Some alternative tricks involve using class-associated data types (where you prove to the compiler that a data type is shared amongst all instances), or view patterns (which let you generalize pattern matching).
View patterns
We can use view patterns to clean up the connection between pattern matching and type class instances, a little, allowing us to approximate pattern matching across instances by pattern matching on a shared type.
Here's an example, where we write one function, with two cases, that lets us pattern match against anything in the class.

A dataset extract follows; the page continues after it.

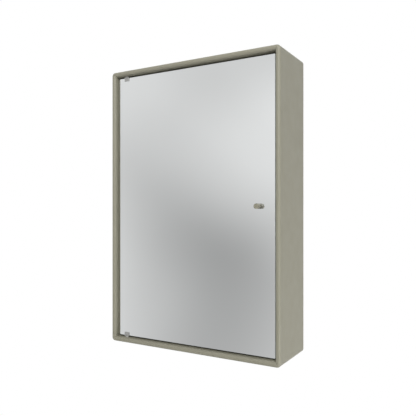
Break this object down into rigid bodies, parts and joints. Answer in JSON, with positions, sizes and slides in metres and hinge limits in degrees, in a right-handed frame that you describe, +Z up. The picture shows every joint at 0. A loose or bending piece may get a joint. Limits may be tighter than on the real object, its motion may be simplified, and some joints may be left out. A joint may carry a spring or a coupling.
{
  "type": "wall mirror cabinet",
  "caption": "Shallow wall cabinet of mitred lacquered board with an inset double-sided mirror door on pivot clamps, a small round knob and glass shelves inside.",
  "frame": {"origin": "on the wall plane, midway between the two screw holes of the wall rail", "axes": "+X to the right seen from the front, +Y from the front of the cabinet to the wall, +Z up"},
  "size_m": [0.468, 0.1525, 0.696],
  "materials": {
    "lacquered_board": "matt olive-grey lacquer on fibreboard",
    "lacquered_back": "matt olive-grey lacquer on thin fibreboard",
    "plywood_tongue": "bare birch plywood",
    "mirror_glass": "clear silvered mirror with ground edges",
    "bonding_film": "grey bonding film",
    "satin_steel": "satin nickel",
    "bright_steel": "bright zinc",
    "dark_steel": "black oxide",
    "zinc_steel": "galvanised sheet",
    "clear_plastic": "translucent soft plastic",
    "white_nylon": "natural nylon",
    "grey_plastic": "moulded grey plastic",
    "magnet_ferrite": "sintered ferrite, dark and dull",
    "lacquered_knob": "matt olive-grey lacquer on turned metal",
    "shelf_glass": "clear toughened glass with ground edges"
  },
  "bodies": {
    "cabinet": {"top_panel": "lacquered_board", "bottom_panel": "lacquered_board", "left_side_panel": "lacquered_board", "right_side_panel": "lacquered_board", "back_panel": "lacquered_back", "corner_tongues": "plywood_tongue", "pivot_bushing_top": "white_nylon", "pivot_bushing_bottom": "white_nylon", "catch_housing": "grey_plastic", "catch_magnet": "magnet_ferrite", "catch_screws": "bright_steel", "wall_rail": "zinc_steel", "hanging_bracket_left": "zinc_steel", "hanging_bracket_right": "zinc_steel", "bracket_screws": "bright_steel", "shelf_pins": "satin_steel", "glass_shelf_1": "shelf_glass", "glass_shelf_2": "shelf_glass", "glass_shelf_3": "shelf_glass"},
    "door": {"front_mirror_pane": "mirror_glass", "bonding_film": "bonding_film", "rear_mirror_pane": "mirror_glass", "hinge_clamp_top": "satin_steel", "hinge_clamp_bottom": "satin_steel", "clamp_liners": "clear_plastic", "clamp_set_screws": "dark_steel", "pivot_pin_top": "bright_steel", "pivot_pin_bottom": "bright_steel", "knob": "lacquered_knob", "knob_washers": "clear_plastic", "knob_sleeve": "clear_plastic", "knob_screw": "bright_steel", "strike_plate": "bright_steel"}
  },
  "joints": [
    {"name": "door_hinge", "type": "hinge", "parent": "cabinet", "child": "door", "pos_m": [-0.193, -0.1325, -0.288], "axis": [0, 0, -1], "range_deg": [0, 110]}
  ]
}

{-# LANGUAGE ViewPatterns #-}
class C a where
view :: a -> View
data View = One Int
| Two Int Int
data MyType1 = MyObj11 Int | MyObj12 Int Int
instance C MyType1 where
view (MyObj11 n) = One n
view (MyObj12 n m) = Two n m
data MyType2 = MyObj21 Int | MyObj22 Int Int
instance C MyType2 where
view (MyObj21 n) = One n
view (MyObj22 n m) = Two n m
test :: C a => a -> String
test (view -> One n) = "One " ++ show n
test (view -> Two n m) = "Two " ++ show n ++ show m
Note how the -> syntax lets us call back to the right view function in each instance, looking up a custom data type encoding per-type, in order to pattern match on it.
The design challenge is to come up with a view type that captures all the behavior variants you're interested in.
In your original question, you wanted every constructor to have a different behavior, so there's actually no reason to use a view type (dispatching directly to that behavior in each instance already works well enough).